# Given task:
Entries follow. Set all of them down as they stand.

BEGIN Rows

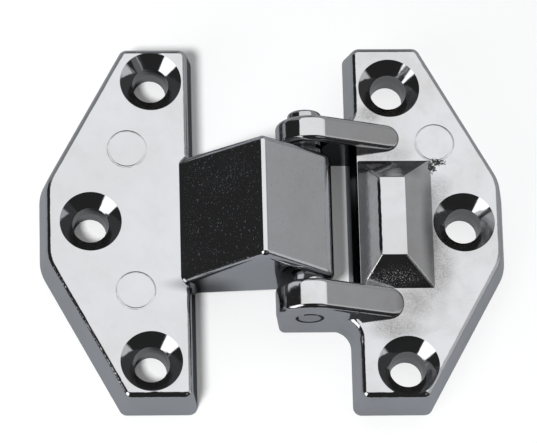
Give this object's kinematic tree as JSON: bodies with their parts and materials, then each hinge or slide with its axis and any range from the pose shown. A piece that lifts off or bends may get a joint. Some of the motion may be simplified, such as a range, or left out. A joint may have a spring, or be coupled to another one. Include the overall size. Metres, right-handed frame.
{
  "type": "cabinet door hinge",
  "caption": "Chrome-plated cast cabinet door hinge with two six-sided screw plates, a roof-shaped arm, a stop block and a headed pin between two ears.",
  "frame": {"origin": "middle of the footprint of the opened hinge, on the mounting plane", "axes": "+X from the door leaf to the frame leaf, +Y along the pin to its head, +Z away from the mounting plane"},
  "size_m": [0.0756, 0.0616, 0.0196],
  "materials": {
    "door_casting": "bright chrome plate over a zinc die casting",
    "frame_casting": "bright chrome plate over a zinc die casting",
    "pin": "plated steel"
  },
  "bodies": {
    "frame": {"frame_leaf": "frame_casting", "hinge_pin": "pin"},
    "door": {"door_leaf": "door_casting"}
  },
  "joints": [
    {"name": "leaf_hinge", "type": "hinge", "parent": "frame", "child": "door", "pos_m": [0.00525, 0, 0.00745], "axis": [0, 1, 0], "range_deg": [-98, 97]}
  ]
}
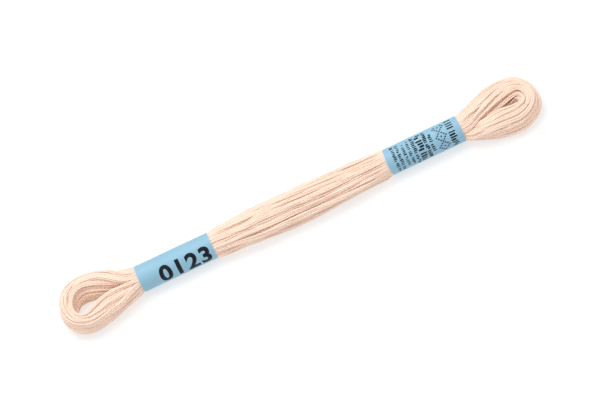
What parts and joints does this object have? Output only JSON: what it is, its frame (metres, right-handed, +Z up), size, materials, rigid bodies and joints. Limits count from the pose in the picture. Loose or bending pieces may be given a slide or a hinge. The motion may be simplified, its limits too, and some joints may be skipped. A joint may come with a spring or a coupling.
{
  "type": "skein of embroidery floss",
  "caption": "Pull skein of stranded embroidery cotton: a flattened bundle of long turns, pinched by paper bands, with an open loop at each end.",
  "frame": {"origin": "middle of the skein's underside, on the table", "axes": "+X along the skein, towards the loop with the smaller eye; +Y across it; +Z up from the table"},
  "size_m": [0.1501, 0.0179, 0.0082],
  "materials": {
    "Stranded cotton": "mercerised cotton with a soft sheen",
    "Coated paper": "smooth satin paper, printed in dark blue"
  },
  "bodies": {
    "root": {"hank": "Stranded cotton", "band_left": "Coated paper", "band_right": "Coated paper"}
  },
  "joints": []
}
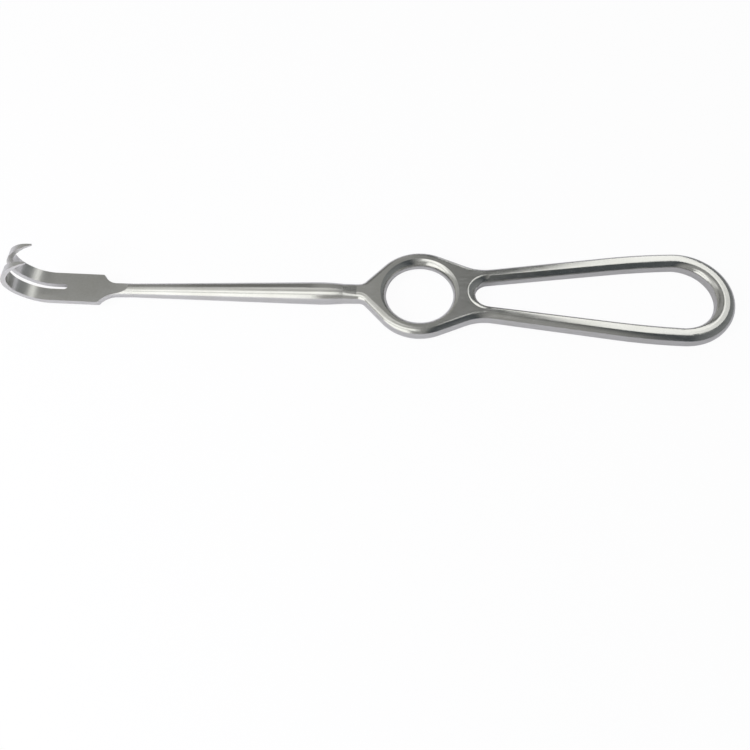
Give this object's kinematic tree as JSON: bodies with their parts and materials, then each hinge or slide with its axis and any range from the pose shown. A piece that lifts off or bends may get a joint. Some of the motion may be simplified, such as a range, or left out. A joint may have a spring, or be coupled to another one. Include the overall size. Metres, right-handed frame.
{
  "type": "rake retractor",
  "caption": "Handheld steel retractor with a forked, upward curled blade, a round tapered shank and a flat handle with a finger ring and an open grip loop.",
  "frame": {"origin": "centre of the finger ring, halfway through its thickness", "axes": "+X along the instrument towards the end of the grip loop, +Z out of the ring's flat face on the side to which the prongs curl"},
  "size_m": [0.2201, 0.0316, 0.0219],
  "materials": {
    "satin_steel": "fine satin, bead-blasted"
  },
  "bodies": {
    "root": {"handle": "satin_steel", "shank": "satin_steel", "blade": "satin_steel"}
  },
  "joints": []
}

END Rows

# Completed exercise:
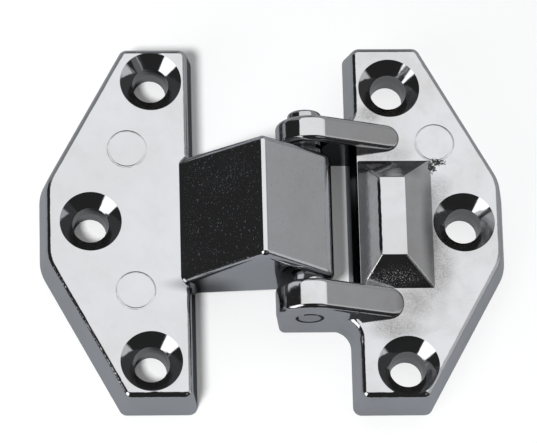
Give this object's kinematic tree as JSON: bodies with their parts and materials, then each hinge or slide with its axis and any range from the pose shown. A piece that lifts off or bends may get a joint. Some of the motion may be simplified, such as a range, or left out. A joint may have a spring, or be coupled to another one. Include the overall size. Metres, right-handed frame.
{
  "type": "cabinet door hinge",
  "caption": "Chrome-plated cast cabinet door hinge with two six-sided screw plates, a roof-shaped arm, a stop block and a headed pin between two ears.",
  "frame": {"origin": "middle of the footprint of the opened hinge, on the mounting plane", "axes": "+X from the door leaf to the frame leaf, +Y along the pin to its head, +Z away from the mounting plane"},
  "size_m": [0.0756, 0.0616, 0.0196],
  "materials": {
    "door_casting": "bright chrome plate over a zinc die casting",
    "frame_casting": "bright chrome plate over a zinc die casting",
    "pin": "plated steel"
  },
  "bodies": {
    "frame": {"frame_leaf": "frame_casting", "hinge_pin": "pin"},
    "door": {"door_leaf": "door_casting"}
  },
  "joints": [
    {"name": "leaf_hinge", "type": "hinge", "parent": "frame", "child": "door", "pos_m": [0.00525, 0, 0.00745], "axis": [0, 1, 0], "range_deg": [-98, 97]}
  ]
}
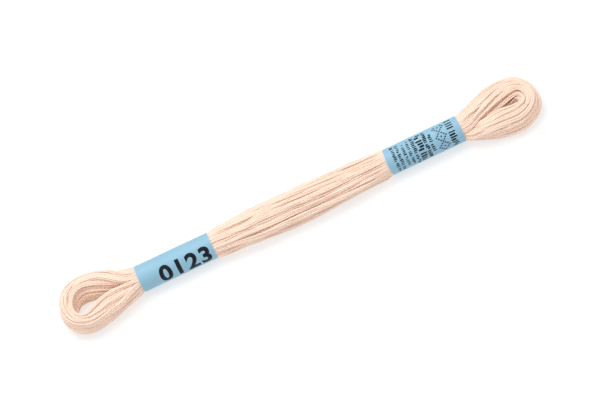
What parts and joints does this object have? Output only JSON: what it is, its frame (metres, right-handed, +Z up), size, materials, rigid bodies and joints. Limits count from the pose in the picture. Loose or bending pieces may be given a slide or a hinge. The motion may be simplified, its limits too, and some joints may be skipped. A joint may come with a spring or a coupling.
{
  "type": "skein of embroidery floss",
  "caption": "Pull skein of stranded embroidery cotton: a flattened bundle of long turns, pinched by paper bands, with an open loop at each end.",
  "frame": {"origin": "middle of the skein's underside, on the table", "axes": "+X along the skein, towards the loop with the smaller eye; +Y across it; +Z up from the table"},
  "size_m": [0.1501, 0.0179, 0.0082],
  "materials": {
    "Stranded cotton": "mercerised cotton with a soft sheen",
    "Coated paper": "smooth satin paper, printed in dark blue"
  },
  "bodies": {
    "root": {"hank": "Stranded cotton", "band_left": "Coated paper", "band_right": "Coated paper"}
  },
  "joints": []
}
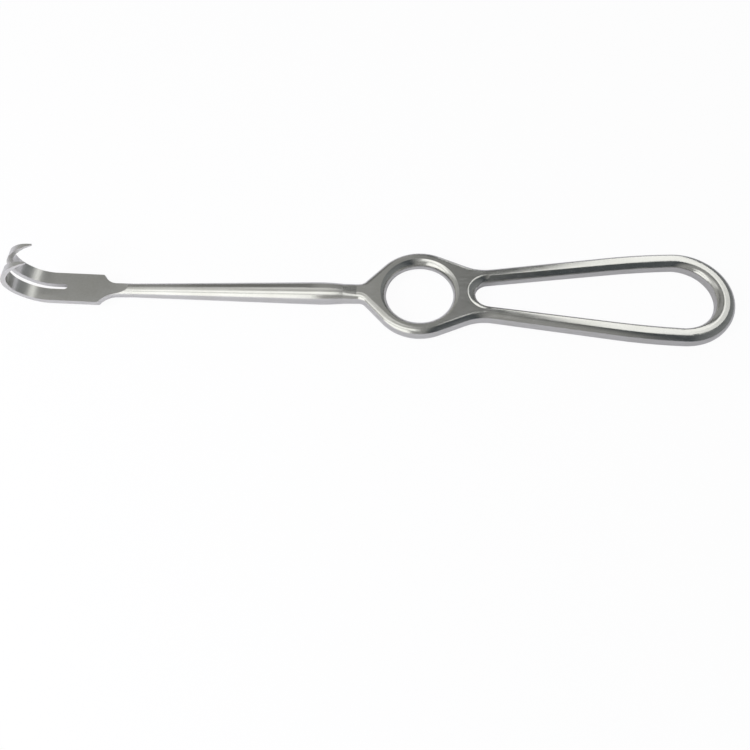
Give this object's kinematic tree as JSON: bodies with their parts and materials, then each hinge or slide with its axis and any range from the pose shown. A piece that lifts off or bends may get a joint. Some of the motion may be simplified, such as a range, or left out. A joint may have a spring, or be coupled to another one. Include the overall size. Metres, right-handed frame.
{
  "type": "rake retractor",
  "caption": "Handheld steel retractor with a forked, upward curled blade, a round tapered shank and a flat handle with a finger ring and an open grip loop.",
  "frame": {"origin": "centre of the finger ring, halfway through its thickness", "axes": "+X along the instrument towards the end of the grip loop, +Z out of the ring's flat face on the side to which the prongs curl"},
  "size_m": [0.2201, 0.0316, 0.0219],
  "materials": {
    "satin_steel": "fine satin, bead-blasted"
  },
  "bodies": {
    "root": {"handle": "satin_steel", "shank": "satin_steel", "blade": "satin_steel"}
  },
  "joints": []
}